According to the example of FIG. 3, the extracted attributes are
the title, a text field, a parental rating, a list of keywords and
a bitmap file. Other data typically includes the broadcast time and
date.
[0035] According to the present embodiment, the application further
analyzes certain attribute values, in particular text fields, to
determine whether further, more detailed attribute values can be
extracted. The text field of FIG. 3 contains the name of the
director, a list of actors, the year of release, a summary and a
type indication. These different items are themselves attributes,
and although they are not necessarily coded in different fields by
the source, it is advantageous for the reclassification to split
them into different fields. This splitting can be carried to a
further level, by extracting keywords from the summary. These
keywords can be used in addition to those which are explicitly made
available by the source.
[0036] Attribute values such as bitmaps--which have generally
little influence on the translation unless more explicit attributes
can be extracted from them--need not necessarily be available as
such for the purpose of the translation and insertion into the
multimedia database. It suffices to indicate a path where these
attribute values are stored, which may be a local path (e.g. to a
storage device in the network) or a remote path (e.g. to a website,
a server . . . ).
[0037] Following the extraction, the attribute values may require
to be reformatted. E.g., the list of actors may be put into
alphabetical order.
[0038] In a second step, the source format description is
translated into the common classification format description. Only
certain attributes need to be used for this purpose. Attributes
which are characteristic only of the specific document such as the
title or the bitmap, or which have an unambiguous meaning whatever
the classification (e.g. starting time, ending time, duration) need
not be modified and will be used as is, except for simple
reformatting. For example, the attribute `Title` of the common
classification may have a maximum length: if the attribute value of
the source classification is longer than the maximum length, it is
truncated.
[0039] Other attribute values, in particular those which define
categories of documents (keywords, theme, sub-theme, parental
rating) will generally need to be translated. For example, in a
source classification, a parental rating may consist in an age
range characterizing target public of a movie (`Under 13`, `13+`,
`16+`. . . ) while in the common classification, parental rating
may consist in a letter code (`PG` for Parental Guidance, `R` for
Restricted . . . ). For the purpose of the translation, the
corresponding translation table comprises a look-up table giving
the correspondence between the two parental rating systems.

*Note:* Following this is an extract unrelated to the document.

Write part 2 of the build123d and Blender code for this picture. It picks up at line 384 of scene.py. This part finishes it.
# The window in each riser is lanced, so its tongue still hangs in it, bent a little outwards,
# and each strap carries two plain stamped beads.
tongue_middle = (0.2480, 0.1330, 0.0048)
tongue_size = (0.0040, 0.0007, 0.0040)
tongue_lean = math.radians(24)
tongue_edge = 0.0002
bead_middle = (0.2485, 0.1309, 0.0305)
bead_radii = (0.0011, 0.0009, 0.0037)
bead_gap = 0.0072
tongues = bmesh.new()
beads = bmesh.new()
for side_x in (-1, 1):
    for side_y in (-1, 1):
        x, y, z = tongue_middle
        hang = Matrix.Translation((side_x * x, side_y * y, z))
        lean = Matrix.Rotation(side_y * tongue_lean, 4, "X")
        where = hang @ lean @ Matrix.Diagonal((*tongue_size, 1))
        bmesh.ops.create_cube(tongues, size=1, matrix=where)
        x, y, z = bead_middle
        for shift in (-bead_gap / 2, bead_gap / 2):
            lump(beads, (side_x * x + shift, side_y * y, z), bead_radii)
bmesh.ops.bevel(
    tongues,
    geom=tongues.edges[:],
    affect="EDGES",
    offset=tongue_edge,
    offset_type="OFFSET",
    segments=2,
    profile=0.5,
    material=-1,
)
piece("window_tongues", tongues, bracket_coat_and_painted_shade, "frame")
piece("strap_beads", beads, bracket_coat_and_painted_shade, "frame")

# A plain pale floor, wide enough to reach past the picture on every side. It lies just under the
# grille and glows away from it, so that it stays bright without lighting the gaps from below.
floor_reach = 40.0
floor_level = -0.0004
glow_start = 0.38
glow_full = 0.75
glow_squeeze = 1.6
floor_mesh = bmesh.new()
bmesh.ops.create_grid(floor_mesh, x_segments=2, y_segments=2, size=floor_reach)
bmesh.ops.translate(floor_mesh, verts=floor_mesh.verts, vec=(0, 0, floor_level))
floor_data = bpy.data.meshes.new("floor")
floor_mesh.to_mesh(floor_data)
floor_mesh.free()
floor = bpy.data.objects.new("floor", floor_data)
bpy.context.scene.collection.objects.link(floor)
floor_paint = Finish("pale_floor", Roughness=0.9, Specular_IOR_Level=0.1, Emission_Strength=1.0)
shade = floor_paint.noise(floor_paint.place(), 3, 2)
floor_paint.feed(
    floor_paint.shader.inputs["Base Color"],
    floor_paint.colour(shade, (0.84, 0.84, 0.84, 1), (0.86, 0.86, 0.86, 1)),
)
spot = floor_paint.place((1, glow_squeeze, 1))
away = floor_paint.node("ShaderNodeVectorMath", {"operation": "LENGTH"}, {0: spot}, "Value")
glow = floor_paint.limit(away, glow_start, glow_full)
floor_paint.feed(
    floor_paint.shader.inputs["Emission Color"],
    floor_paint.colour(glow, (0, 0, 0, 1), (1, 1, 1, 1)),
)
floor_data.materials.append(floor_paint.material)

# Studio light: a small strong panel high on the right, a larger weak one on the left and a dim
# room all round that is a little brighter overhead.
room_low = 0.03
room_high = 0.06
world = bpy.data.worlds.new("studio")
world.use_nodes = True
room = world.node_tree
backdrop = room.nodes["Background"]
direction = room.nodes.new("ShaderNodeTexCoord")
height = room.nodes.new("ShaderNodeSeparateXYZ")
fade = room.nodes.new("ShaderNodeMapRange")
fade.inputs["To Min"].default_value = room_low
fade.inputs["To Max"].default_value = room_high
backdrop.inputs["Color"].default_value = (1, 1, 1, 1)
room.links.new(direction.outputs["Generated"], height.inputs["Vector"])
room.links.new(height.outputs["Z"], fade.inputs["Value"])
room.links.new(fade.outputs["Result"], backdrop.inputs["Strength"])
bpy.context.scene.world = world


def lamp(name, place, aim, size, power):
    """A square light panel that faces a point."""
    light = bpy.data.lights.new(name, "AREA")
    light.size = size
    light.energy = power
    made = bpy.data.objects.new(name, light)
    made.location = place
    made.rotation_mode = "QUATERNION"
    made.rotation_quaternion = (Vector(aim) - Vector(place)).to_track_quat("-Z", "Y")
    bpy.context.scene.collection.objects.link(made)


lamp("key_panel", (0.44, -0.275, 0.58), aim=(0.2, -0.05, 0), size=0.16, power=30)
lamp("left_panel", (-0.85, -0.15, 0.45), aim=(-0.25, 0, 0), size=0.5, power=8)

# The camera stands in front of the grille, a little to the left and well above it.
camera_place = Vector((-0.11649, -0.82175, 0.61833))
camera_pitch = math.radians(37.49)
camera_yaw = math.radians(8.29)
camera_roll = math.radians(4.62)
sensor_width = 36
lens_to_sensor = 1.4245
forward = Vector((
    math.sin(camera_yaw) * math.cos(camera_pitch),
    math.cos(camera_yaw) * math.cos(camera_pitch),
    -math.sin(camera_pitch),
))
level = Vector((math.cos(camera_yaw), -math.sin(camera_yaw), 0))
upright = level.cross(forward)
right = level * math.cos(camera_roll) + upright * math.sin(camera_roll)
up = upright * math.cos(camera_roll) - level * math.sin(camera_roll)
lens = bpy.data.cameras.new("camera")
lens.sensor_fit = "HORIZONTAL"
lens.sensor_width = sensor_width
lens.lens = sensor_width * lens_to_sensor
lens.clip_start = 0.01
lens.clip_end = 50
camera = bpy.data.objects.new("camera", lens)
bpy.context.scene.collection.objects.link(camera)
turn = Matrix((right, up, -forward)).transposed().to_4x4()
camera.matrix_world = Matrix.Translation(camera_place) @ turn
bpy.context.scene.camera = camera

[0040] Another important example concerns the translation of
attributes such as themes. The source classification may use a
theme classification comprising for each object one or more main
themes and for each main theme, one or more sub-themes. For
instance, `Adventure`, `Thriller`, `Sports` constitute possible
values for a theme in a source classification, while `Football`,
`Skating`and `Athletics` constitute possible values of sub-themes
for `Sports`. The common classification may be simpler than the
source classification, i.e. use only a theme and no sub-theme, or
may be more complex and add another level in the theme hierarchy.
At each level, the source classification and common classification
may have a different number of possible values.
[0041] Note that according to the architecture of FIG. 3, if new
attribute values are to be added but no new attribute types, then
only the translator part needs to be updated. The extraction part
advantageously remains the same.
[0042] According to the present embodiment, in order to achieve
proper translation of such attributes, several attribute values of
similar nature of the source classification are used to determine
an attribute value in the common classification.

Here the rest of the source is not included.